I had never seen a large group of people studying more diligently. They hit the books harder than most students I’ve seen in American universities.

 

 

Some paced the courtyard, alternating between reading and looking into the sky and reciting. More students were engrossed in their studies in the corridor around the courtyard.

 

Three students invited me to sit with them. They couldn’t speak English. That’s unusual in Egyptian universities, so they were probably international students, perhaps Lebanese, Syrian or Iraqi. They exuded all of the warmth and freshness of college students all over the world. I felt a lot of affinity with the people around me and a whole lot of respect for them.

 

 

The historian of Islam Marshall G.S. Hodgson emphasized a few unique aspects of Islam:

  1. The Shahadah, which consists of two statements: There is no deity but God, and Muhammad is the messenger of God. They’re summed up in the word tawhid, the assertion of God’s unity. There is only one deity.
  2. God has one messenger. The messages of prophets who preceded Muhammad have been discounted. Only ones that he acknowledged are valuable. Others are dangerous because they can lead people astray.
  3. The Quran contains the messages God revealed to Mohammad. It is His direct message to humanity.

 

Other religions have their own ways of focusing the believer on its basic truths. The Imitation of Christ was written in the Netherlands in the early 15th century, and it encourages believers to meditate on the eucharist. Gothic cathedrals direct the perspective towards Jesus on the altar and up into the heavens. Cologne’s cathedral was straining my neck below.

 

 

Some people have ways outside organized religions to focus on divinity.

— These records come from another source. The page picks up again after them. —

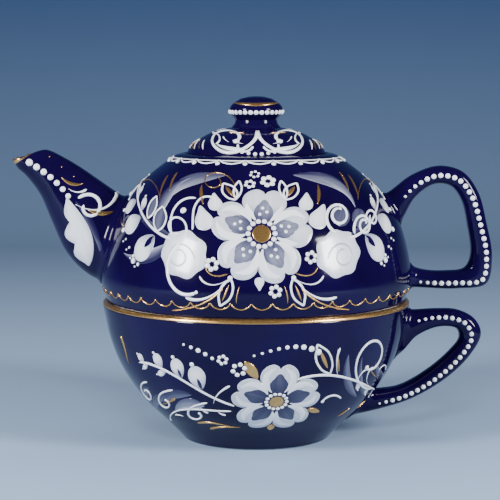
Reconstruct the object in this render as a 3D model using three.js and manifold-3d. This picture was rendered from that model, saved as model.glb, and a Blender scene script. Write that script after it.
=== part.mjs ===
// A tea-for-one set in porcelain: a lidded teapot that stands in the mouth of its own cup.
// Millimetres, +Z up. The origin is on the common axis of the turned pieces, at the cup's foot.
// The spout points along -X and both handles along +X.

import * as THREE from 'three';
import { mergeVertices } from 'three/addons/utils/BufferGeometryUtils.js';
import Module from 'manifold-3d';

// ---------------------------------------------------------------- driving dimensions

const JOINT_GAP = 0.3; // clearance where one fired piece meets another
const TURNED_SIDES = 36; // facets round the cup, the pot and the lid
const KNOB_SIDES = 20;

const CUP_WALL = 3.1;
const CUP_RIM_RADIUS = 63.0;
const CUP_RIM_HEIGHT = 57.0;
const CUP_FOOT_RADIUS = 30.2;
const CUP_FOOT_WIDTH = 4.2;
const CUP_FOOT_RECESS = 3.0;

const POT_WALL = 3.2;
const POT_LEDGE_HEIGHT = CUP_RIM_HEIGHT + JOINT_GAP; // ledge that hangs over the cup's rim
const POT_LEDGE_RADIUS = 61.2;
const POT_COLLAR_RADIUS = 58.8; // collar that drops into the cup's mouth
const POT_COLLAR_BOTTOM = 51.0;
const POT_UNDERSIDE = 54.6;
const POT_FLOOR = 58.0;
const POT_FLOOR_RADIUS = 55.1;
const POT_SEAT_RADIUS = 30.6; // outside of the ring that the lid sits in
const POT_SHOULDER_TOP = 116.9;
const POT_MOUTH_RADIUS = 24.9;

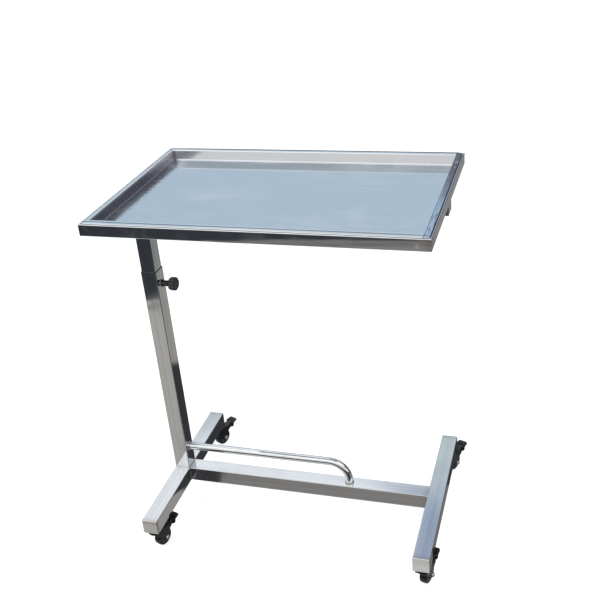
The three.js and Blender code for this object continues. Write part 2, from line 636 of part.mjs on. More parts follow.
function makeCaster(corner, heading) {
  const caster = new THREE.Group();
  const [depthWise, lengthWise] = corner.split('_');
  caster.position.x = lengthWise === 'left' ? 0 : FOOT_SPACING;
  caster.position.y = (depthWise === 'front' ? -1 : 1) * (FOOT_LENGTH / 2 - casterInset);
  caster.rotation.z = THREE.MathUtils.degToRad(heading);
  const name = `caster_${corner}`;
  makeKingpin(name, caster);
  makeRace(name, caster);
  makeFork(name, caster);
  makeWheel(name, caster);
  makeAxle(name, caster);
  makePedal(name, caster);
  cart.add(caster);
}

// ------------------------------------------------------------- assembly

for (const [side, x] of [['left', 0], ['right', FOOT_SPACING]]) {
  makeFoot(`foot_${side}`, x);
  makeFootCap(`foot_cap_front_${side}`, x, -1);
  makeFootCap(`foot_cap_back_${side}`, x, 1);
}
makeCrossbeam();
makeFootRail();
makeOuterColumn();
makeInnerColumn();
makeInnerPlug();
makeClamp();
makeArm();
makeFrame();
makeTray();
for (const [corner, heading] of Object.entries(CASTER_HEADINGS)) {
  makeCaster(corner, heading);
}

// Everything above is placed from the column's axis; move it over the origin.
const extent = new THREE.Box3().setFromObject(cart, true);
const centre = extent.getCenter(new THREE.Vector3());
cart.position.set(-centre.x, -centre.y, -extent.min.z);
cart.updateMatrixWorld(true);

export default cart;
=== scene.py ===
import json
import math

import bmesh
import bpy
from mathutils import Matrix, Vector


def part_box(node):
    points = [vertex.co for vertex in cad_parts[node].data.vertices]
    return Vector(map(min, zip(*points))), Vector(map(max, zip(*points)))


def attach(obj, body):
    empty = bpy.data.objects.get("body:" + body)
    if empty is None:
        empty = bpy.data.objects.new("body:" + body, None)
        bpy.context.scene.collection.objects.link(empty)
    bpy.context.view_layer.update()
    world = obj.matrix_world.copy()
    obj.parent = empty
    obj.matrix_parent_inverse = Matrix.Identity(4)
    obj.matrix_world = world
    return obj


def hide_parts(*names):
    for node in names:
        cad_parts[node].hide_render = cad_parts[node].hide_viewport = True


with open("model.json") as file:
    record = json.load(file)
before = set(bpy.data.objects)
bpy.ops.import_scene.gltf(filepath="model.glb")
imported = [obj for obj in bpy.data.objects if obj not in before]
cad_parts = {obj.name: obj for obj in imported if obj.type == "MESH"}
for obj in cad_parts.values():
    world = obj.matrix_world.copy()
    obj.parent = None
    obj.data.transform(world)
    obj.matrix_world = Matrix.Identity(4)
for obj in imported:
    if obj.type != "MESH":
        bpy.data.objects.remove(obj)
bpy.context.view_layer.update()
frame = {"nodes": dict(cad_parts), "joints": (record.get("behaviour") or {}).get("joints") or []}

# ---------------------------------------------------------------- camera
# A person's view of the cart: from in front of its free end, a little over
# head height for the tray, looking down on it with the camera tipped slightly.
CAMERA_PLACE = Vector((0.5851, -1.7030, 1.527))
CAMERA_TURN = math.radians(18.05)
CAMERA_DIP = math.radians(27.67)
CAMERA_TIP = math.radians(-5.04)
CAMERA_LENS = 54.45
CAMERA_SHIFT = (-0.016, -0.0023)
CAMERA_REACH = 60


def camera_axes(turn, dip, tip):
    """Right, up and backward axes of a camera turned left of +Y, dipped and tipped."""
    ahead = Vector((-math.sin(turn) * math.cos(dip), math.cos(turn) * math.cos(dip), -math.sin(dip)))
    right = Vector((math.cos(turn), math.sin(turn), 0))
    up = right.cross(ahead)
    tipped_right = math.cos(tip) * right + math.sin(tip) * up
    tipped_up = math.cos(tip) * up - math.sin(tip) * right
    return Matrix((tipped_right, tipped_up, -ahead)).transposed()


camera = bpy.data.objects.new("camera", bpy.data.cameras.new("camera"))
camera.data.lens = CAMERA_LENS
camera.data.shift_x, camera.data.shift_y = CAMERA_SHIFT
camera.data.clip_end = CAMERA_REACH
camera_turned = camera_axes(CAMERA_TURN, CAMERA_DIP, CAMERA_TIP).to_4x4()
camera.matrix_world = Matrix.Translation(CAMERA_PLACE) @ camera_turned
bpy.context.scene.collection.objects.link(camera)
bpy.context.scene.camera = camera

# ---------------------------------------------------------------- studio
# A pale floor that runs on to the backdrop, soft lamps high on the left, and
# surroundings for the steel to mirror: a pale cool roof over a darker room.
FLOOR_SIZE = 40
FLOOR_COLOUR = (0.96, 0.96, 0.96, 1)
FLOOR_PATCHES = (0.98, 0.98, 0.98, 1)
FLOOR_SHARE = 0.40
FLOOR_GLOW = 0.80
LAMP_SIZE = 2.4
LAMP_AIM = Vector((0, 0, 0.4))
BACKDROP_COLOUR = (1, 1, 1, 1)
ROOF_HAZE = (0.66, 0.74, 0.82, 1)
ROOF_LOW = (0.50, 0.625, 0.745, 1)
ROOF_LOW_GREY = (0.56, 0.64, 0.69, 1)
ROOF_RIGHT = (0.34, 0.41, 0.54, 1)
ROOF_LEFT = (0.90, 0.94, 0.98, 1)
ROOF_STRIP = (1.1, 1.12, 1.14, 1)
ROOF_FRONT = (0.92, 0.91, 0.90, 1)
ROOF_FRONT_SHADE = (0.46, 0.53, 0.57, 1)
ROOF_BEHIND = (0.13, 0.15, 0.19, 1)
ROOF_BEHIND_WARM = (0.22, 0.19, 0.185, 1)
HORIZON_DARK = (0.07, 0.072, 0.08, 1)
ROOM_DARK = (0.036, 0.041, 0.048, 1)
ROOM_GREY = (0.235, 0.225, 0.215, 1)
ROOM_LIGHT = (0.43, 0.415, 0.39, 1)
ROOM_NEAR = (0.68, 0.67, 0.65, 1)
ROOM_WARM = (0.33, 0.315, 0.295, 1)
ROOM_COOL = (0.165, 0.165, 0.17, 1)
ROOM_BEHIND = (0.245, 0.245, 0.25, 1)
ROOM_SHADE = (0.040, 0.041, 0.045, 1)
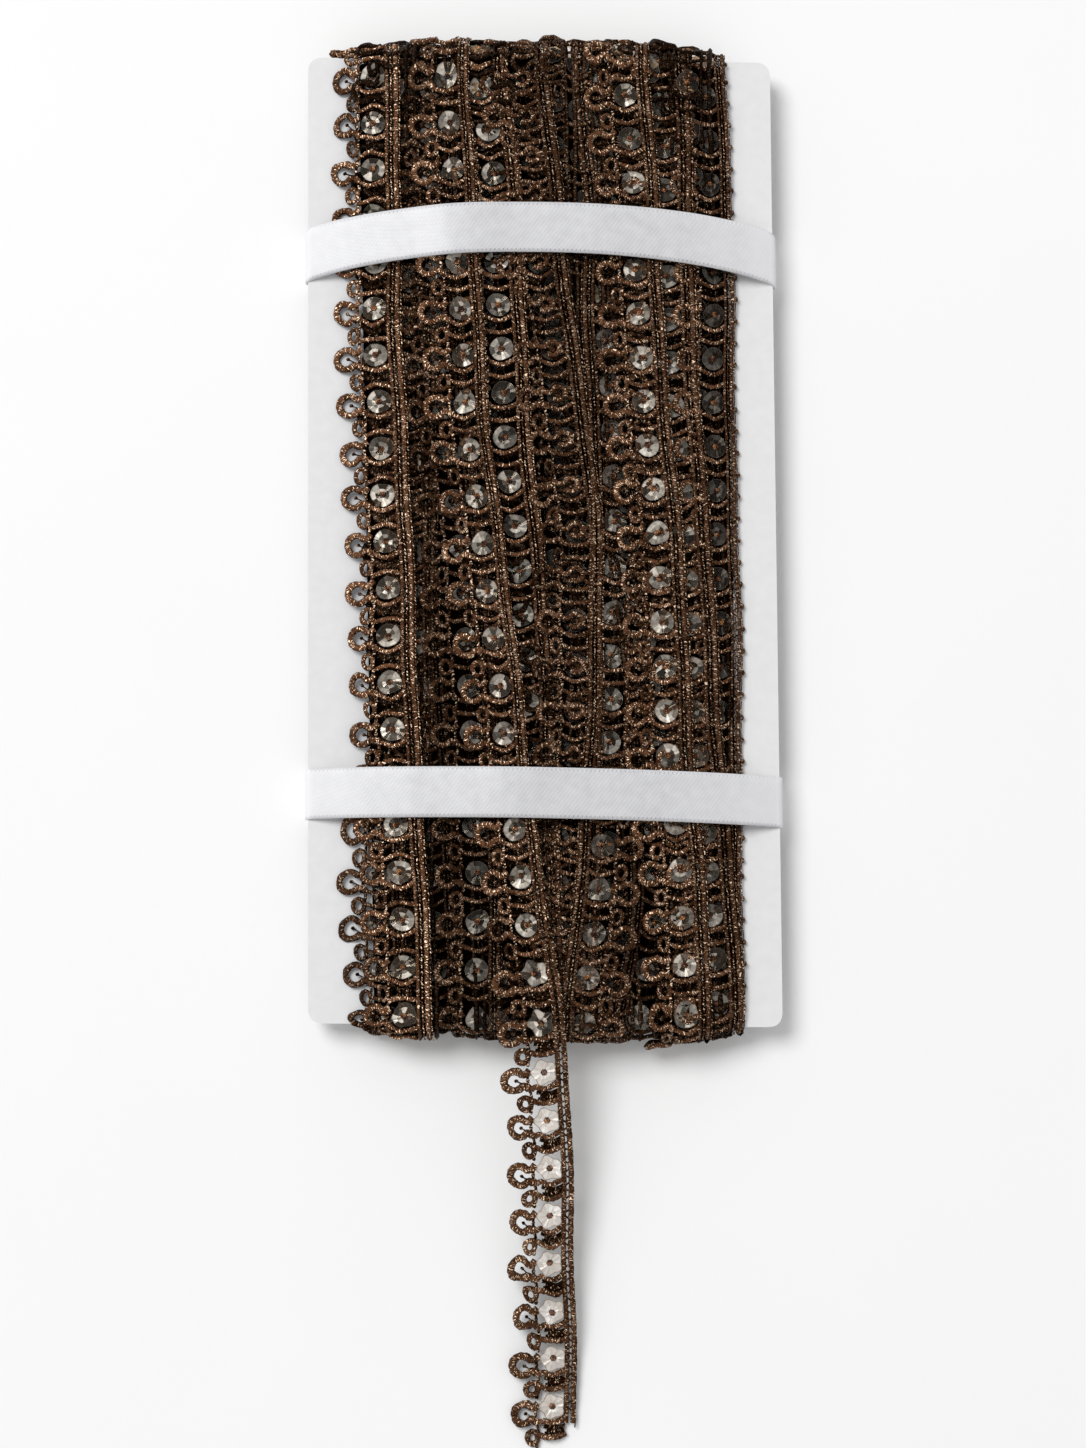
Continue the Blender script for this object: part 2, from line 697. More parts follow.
@dataclass(frozen=True)
class BraidUnit:
    """One repeat of the braid, flat: across is positive towards the loops, down is along the turn.

    Massed fills the space between the bars, knotted puts knots on the heading's edge, and tangled lays a
    curl of the turn beneath over the sequin.
    """

    pitch: float = 9.3
    heading_gap: float = 3.6
    heading_cords: Pairs = ((-2.65, 0.34), (-4.3, 0.48))
    edge_cords: Pairs = ((-3.45, 0.17), (-5.0, 0.15))
    spine: float = 3.15
    ring_across: float = 5.75
    ring_down: float = 0.4
    ring_radius: float = 1.95
    ring_cord: float = 0.68
    small_across: float = 4.1
    small_down: float = 5.1
    small_half: tuple[float, float] = (1.0, 1.35)
    small_cord: float = 0.48
    bar_cord: float = 0.44
    bar_down: float = 3.25
    over_down: float = 5.75
    over_bow: Bow = Bow.SMILE
    massed: bool = False
    knotted: bool = False
    tangled: bool = False
    sequin_radius: float = 2.36
    sequin_lift: float = -0.2
    notch: float = 0.015

    def cord(self, radius: float, detail: Detail, lobe: float = 0.08) -> Cord:
        """Returns a cord of a radius at a level of detail."""
        thick, thin, step = detail.value
        return Cord(radius, thick if radius > 0.3 else thin, step if radius > 0.25 else step * 1.4, lobe)

    def loops(self, detail: Detail) -> list[Shape]:
        """Draws the big loop with its leg and bar, and the small loop with its own.

        Args:
            detail: How finely they are cut.

        Returns:
            The shapes, in across, down and up.
        """
        across, down, radius = self.ring_across, self.ring_down, self.ring_radius
        ring = arc((across, down, 0.1), (-radius, -radius), np.radians([*range(36, 289, 36), 322]))
        start = [(self.spine - 0.4, down - 1.9, 0.0), (self.spine + 0.35, down - 1.25, 0.1)]
        leg = [(self.spine + 0.4, down + 1.3, 0.2), (self.spine - 0.5, down + 1.9, 0.25)]
        low = self.bar_down
        bar = [(1.7, low - 0.5, 0.4), (0.3, low, 0.4), (-1.2, low - 0.3, 0.4), (-2.7, low - 1.2, 0.0)]
        big = self.cord(self.ring_cord, detail).along([*start, *ring, *leg])
        under_bar = self.cord(self.bar_cord, detail, 0.13).along([leg[-1], *bar])
        oval = arc((self.small_across, self.small_down, 0.0), self.small_half, np.radians(range(0, 360, 45)))
        small = self.cord(self.small_cord, detail).along(oval, closed=True)
        over, bow = self.over_down, self.over_bow.value
        bent = [(self.spine - 0.1, over - 1.2 * bow, 0.0), (1.6, over - 0.45 * bow, 0.3), (0.1, over, 0.35)]
        bent += [(-1.4, over - 0.35 * bow, 0.3), (-2.7, over - 1.1 * bow, -0.1)]
        over_bar = self.cord(self.bar_cord, detail, 0.13).along(bent)
        parts = [big, under_bar, small, over_bar]
        if self.tangled:
            # The loop of a turn beneath curls up over the sequin.
            curl = arc((0.1, 0.1, 0.35), (1.45, 1.35), np.radians(range(40, 341, 60)))
            parts.append(self.cord(0.52, detail).along([*curl, (self.spine, -0.7, 0.2)]))
            hook = [(-2.5, 1.6, 0.0), (-1.2, 0.4, 0.3), (-2.4, -1.0, 0.0)]
            parts.append(self.cord(0.36, detail).along(hook))
        return [shape.of(Yarn.SPUN) for shape in parts]

    def threads(self, detail: Detail) -> list[Shape]:
        """Draws the hooked tail in the big loop, the spine's chain and the netting between the bars.

        Args:
            detail: How finely they are cut.

        Returns:
            The shapes.
        """
        across, down, low, spine = self.ring_across, self.ring_down, self.small_down, self.spine
        chain = self.cord(0.31, detail, 0.2)
        links = [
            [(spine, down - 1.8, 0.0), (spine + 0.1, down, 0.1), (spine, down + 1.6, 0.1)],
            [(spine, down + 1.5, 0.1), (spine - 0.4, low - 1.6, 0.0), (spine, low, 0.0)],
            [(spine, low, 0.0), (spine - 0.2, low + 1.6, 0.1), (spine, self.pitch - 1.4, 0.0)],
        ]
        parts = [chain.along(link).of(Yarn.PLIED) for link in links]
        if detail is Detail.PLAIN:
            return parts
        thin = self.cord(0.17, detail, 0.0)
        tail = [(spine + 0.2, down + 1.1, 0.3), (4.5, down + 0.55, 0.25), (across - 0.5, down + 0.15, 0.2)]
        threads = [
            thin.along(tail),
            ball((across - 0.35, down, 0.2), (0.44, 0.4, 0.36)),
            thin.along([(1.3, self.bar_down, 0.2), (0.6, 4.3, 0.0), (1.1, self.over_down, 0.2)]),
            thin.along([(-0.7, self.bar_down, 0.2), (-0.2, 4.5, 0.0), (-1.1, self.over_down, 0.2)]),
            ball((spine + 0.3, down + 1.9, 0.1), (0.55, 0.5, 0.45)),
        ]
        if self.knotted:
            parts += [ball((-5.2, place, 0.1), (0.5, 0.6, 0.5)) for place in (1.2, 5.6)]
        if self.massed:
            # Three thick cords fill the space between the bars.
            middle = (self.bar_down + self.over_down) / 2
            bunch = (
                (0.42, ((-2.5, -0.9, -0.1), (-0.7, -0.45, 0.0), (1.7, -0.8, -0.1))),
                (0.46, ((-2.4, -0.2, -0.1), (-0.9, 0.25, 0.1), (1.0, -0.1, -0.1))),
                (0.4, ((-2.4, 0.5, -0.2), (-0.8, 0.9, -0.1), (1.5, 0.6, -0.2))),
            )
            for size, points in bunch:
                threads.append(self.cord(size, detail).along([(x, middle + y, z) for x, y, z in points]))
        return [*parts, *[shape.of(Yarn.THREAD) for shape in threads]]

    def sequin(self) -> Shape:
        """Draws one sequin pressed into five petals, hollow in its middle."""
        sides = 20 if self.notch < 0.05 else 30
        angle = np.linspace(0, 2 * math.pi, sides, endpoint=False)
        petal = np.cos(angle * 5)
        fold = np.where(np.arange(sides) % (sides // 10) == 0, 0.5, -0.5)
        rows = []
        for share, radius, height in ((0.0, 0.4, 0.0), (0.55, 1.35, 0.12), (1.0, self.sequin_radius, 0.3)):
            size = radius * (1 + self.notch * share * (petal - 1))
            lift = self.sequin_lift + height + 0.3 * share * fold * (1 - 0.4 * share)
            rows.append(np.stack([np.cos(angle) * size, np.sin(angle) * size, lift], axis=-1))
        around = np.arange(sides + 1) / sides
        shape = grid_shape(np.array(rows)[:, ::-1], np.arange(3.0), around, wrapped=True)
        return Shape(shape.points, shape.faces, shape.places[..., ::-1], shape.slots, shape.lit)

    def bead(self) -> Shape:
        """Draws the bead that holds a sequin, with its ring of thread."""
        lift = self.sequin_lift + 0.14
        ring = arc((0.0, 0.0, lift), (0.5, 0.5), np.arange(0, 6.2, 1.05))
        loop = Cord(0.2, 3, 0.5, 0.0).along(ring, closed=True)
        return Shape.joined([ball((0, 0, lift + 0.05), (0.34, 0.34, 0.24)), loop])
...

The naturalist John Muir said, “I’d rather be in the mountains thinking of God, than in Church thinking about the mountains.” Islam has its own ways of helping people constantly remember humanity’s source and brotherhood. They also include the Five Pillars of Faith.

 

The Sunni tradition developed the 4 main schools of Islamic law. The Maliki is primarily observed in West Africa. The Hanafi School prevails across the Indian subcontinent and Central Asia. The Hanbali is the most traditionalist of the schools, and it dominates some countries with especially conservative approaches to religion, including Saudi Arabia. The Shafi’i School is widely followed in Southeast Asia. These began as informal gatherings of like-minded legalists in the 8th and 9th centuries and crystalized into legal institutions with the binding authority of God’s law by the 11th century. Sufism’s popularity grew at the same time, as many people found the authoritarianism cold.

 

The the people I met didn’t come across as wither rule-mongering or particularly mystical. The piety they showed was person-to-person, unassuming, and warm. Wherever they are now, I wish them a radiant future.